Presented by Independent Theatre
Reviewed 15th November 2019
First performed in London in 1902 almost a decade after it was first written, George Bernard Shaw’s Mrs Warren’s Profession is back in theatre, this time presented by South Australia’s very own Independent Theatre. The delay in the 19th century was a result of government censorship on the subject matter, which is that of brothels and prostitution; in fact it was not licensed for the public until 1925. Is this what the play is really all about?
On the surface, the play is the story of how Cambridge educated Vivie Warren discovers the source of her mother’s wealth and of how repulsed she is by the fact that her mother’s financial independence wasn’t from the noblest of professions. Although Vivie is clearly booksmart, having graduated with Honours from Cambridge and soon to be starting work as an actuary, Vivie is not quite as wordly as her mother.
Although at first it takes quite some time for Vivie to understand why her mother chose the path to wealth that she did – which was working her way up from being a prostitute to being a madam – does this recognition and acceptance last?
Long time stage performer Eloise Quinn-Valentine is perfect as Vivie with her lively facial expressions and demeanour, and John Rosen as the artistic, innocent Mr Praed also noteable. The remaining cast – Vivie’s admirer Frank Gardner by Patrick Marlin, John Oster as Sir George Crofts, co-designer of the set David Roach as Reverend Samuel Garner and Pam O’Grady as Mrs Kitty Warren were all finely attired and very enjoyable to watch*.

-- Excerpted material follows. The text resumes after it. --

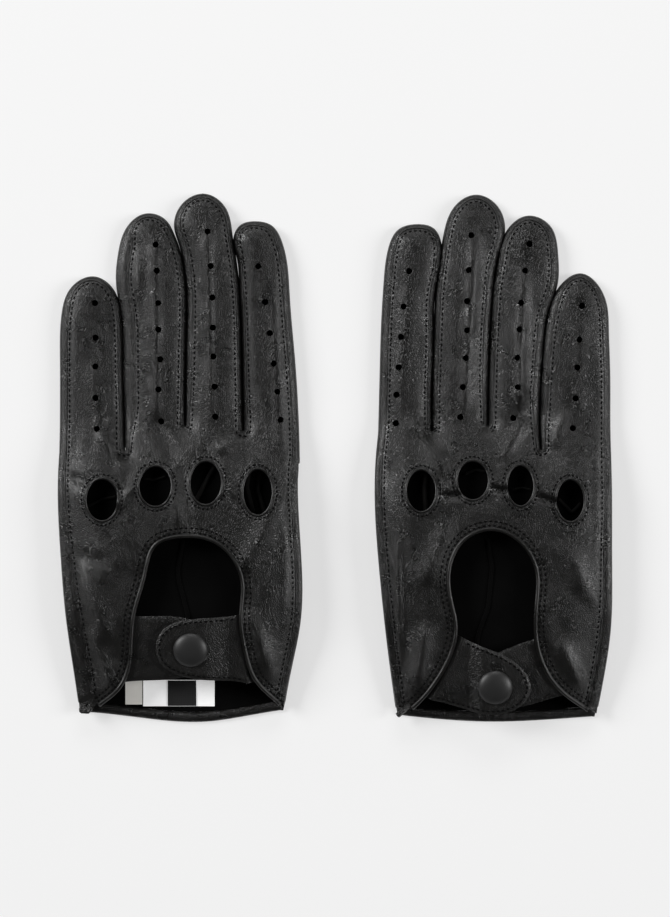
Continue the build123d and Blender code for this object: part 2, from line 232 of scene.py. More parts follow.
def outline_loops(bm):
    """Ordered loops of points round a sheet's free edges, with the leather on their left."""
    loops = []
    edges = {e for e in bm.edges if len(e.link_faces) == 1}
    while edges:
        edge = edges.pop()
        start, vert = edge.verts
        loop = [start.co.copy(), vert.co.copy()]
        while vert != start:
            found = next((e for e in vert.link_edges if e in edges), None)
            if found is None:
                break
            edges.remove(found)
            vert = found.other_vert(vert)
            loop.append(vert.co.copy())
        loops.append(loop)
    area = {id(loop): sum(a.x * b.y - b.x * a.y for a, b in zip(loop, loop[1:])) for loop in loops}
    outer = max(loops, key=lambda loop: abs(area[id(loop)]))
    for loop in loops:
        if (area[id(loop)] > 0) != (loop is outer):
            loop.reverse()
    return loops


def evenly(points, step=FINE):
    """The same line with a point every step."""
    out = []
    left = 0.0
    for a, b in zip(points, points[1:]):
        length = (b - a).length
        while left < length:
            out.append(a.lerp(b, left / length))
            left += step
        left -= length
    if (out[-1] - points[-1]).length > 0.3 * step:
        out.append(points[-1].copy())
    return out


def inset_line(points, distance, reach=3):
    """The line moved to its left by a distance, or by a list of distances, and smoothed."""
    moved = []
    last = len(points) - 1
    ring = (points[0] - points[-1]).length < 1.5 * FINE
    for i, p in enumerate(points):
        before = points[(i - reach) % last] if ring else points[max(0, i - reach)]
        after = points[(i + reach) % last] if ring else points[min(last, i + reach)]
        along_line = (after - before).normalized()
        d = distance[i] if isinstance(distance, list) else distance
        moved.append(p + Vector((-along_line.y, along_line.x, 0)) * d)
    return moved


class Border:
    """Lines that answer how far a point is from them."""

    def __init__(self, runs):
        self.points = []
        self.run_end = set()
        for run in runs:
            self.points += run
            self.run_end.add(len(self.points) - 1)
        self.tree = kdtree.KDTree(len(self.points))
        for i, p in enumerate(self.points):
            self.tree.insert(p, i)
        self.tree.balance()

    def distance(self, x, y):
        """The distance to the nearest border line, and the place of the nearest border point."""
        p = Vector((x, y, 0))
        i, best = self.tree.find(p)[1:]
        for j in (i - 1, i):
            if 0 <= j < len(self.points) - 1 and j not in self.run_end:
                a, b = self.points[j], self.points[j + 1]
                t = max(0.0, min(1.0, (p - a).dot(b - a) / max((b - a).length_squared, 1e-16)))
                best = min(best, (p - a.lerp(b, t)).length)
        return best, i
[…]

As with many of Shaw’s plays, his political, social and spiritual ideologies are undeniable as the underlying matters in this play are financial independence and equality for women, undervalued women, educated women and, society’s judgement. The themes raised are still ongoing today, over a century later.
The play demonstrates this relevance over a course of hilariously witty arguments characteristic of Shaw’s plays. Mrs Warren’s Profession is not just about Mrs Kitty Warren rising from nothing to being presently, a businesswoman overseeing multiple brothels.
“I declare that the real secret of the cynicism and inhumanity of which shallower critics accuse me is the unexpectedness with which my characters behave like human beings, instead of conforming to the romantic logic of the stage” (George Bernard Shaw). If you know of Shaw’s work you will enjoy this play, if not, this quote says it all.
Reviewed by Rebecca Wu
*It was a bit distracting having the play read with book in hand by Pam however she still does a fine job of expressing the emotions and Independent Theatre has acknowledged in their programme guide that they are indebted to her for filling in for a role at last minute’s notice, with no preparation.